Professor David Voas, an expert on religious population changes at the University of Essex said, ‘Christianity is going to continue to grow, particularly in the Global South, on the African continent especially. But, in relative terms, it’s Islam that will be the big gainer of the next few decades.

‘A revival could change things considerably and if we had some remarkable great awakening it could turn things round completely, but those sorts of things are epoch-making events and are not to be taken for granted.

‘I think the big uncertainty is China...The Chinese government has been anti-religion traditionally and Christianity in particular has suffered over the last century from suppression.

‘Now, if that were to change...then I think it’s very likely that we could see a substantial growth in the Christian population, and that would of course change the balance of the global population.’

The WIN/Gallup poll found that China was the world’s least religious nation, with only 6% of people saying they are religious.

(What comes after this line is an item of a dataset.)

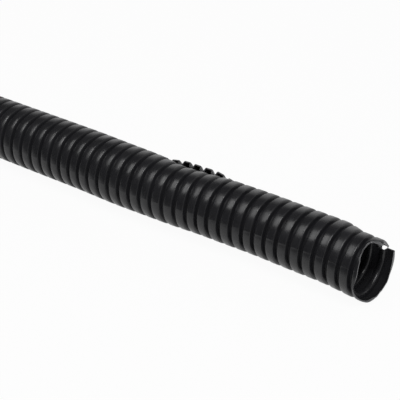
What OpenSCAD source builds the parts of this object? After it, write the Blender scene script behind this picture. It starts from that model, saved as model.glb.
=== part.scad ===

But some experts are suggesting the People’s Republic of China is undergoing huge shifts in its religious make-up.

‘Media reports and expert assessments generally suggest that the main effects [in China] are rising numbers of Christians and declining numbers of religiously unaffiliated people,’ the Pew report says, although it acknowledges ‘only rough estimates’ can be made.

RELIGION CONTINUES TO DOMINATE OUR EVERYDAY LIVES

One of the world’s leading specialists on religion in China, Purdue University sociologist Fenggang Yang calculates that the proportion of China’s Christian population could rise dramatically from 5% in 2010 to 67% in 2050.

The professor said China could ‘very soon’ become the largest Christian country in the world. ‘Not many people are prepared for this dramatic change.’

A recent study by Foreign Policy found that online searches in China for the words ‘Christian Congregation’ and ‘Jesus’ far outnumbered those for ‘The Communist Party’ and ‘Xi Jinping’, China’s president.

Official Chinese government estimates put the total number of Christians at 25 million, but many outside observers suggest the real number may be closer to 60 million.

Christianity will also grow in sub-Saharan Africa. By 2050, four out of every ten Christians in the world will live in the region, according to the Pew research.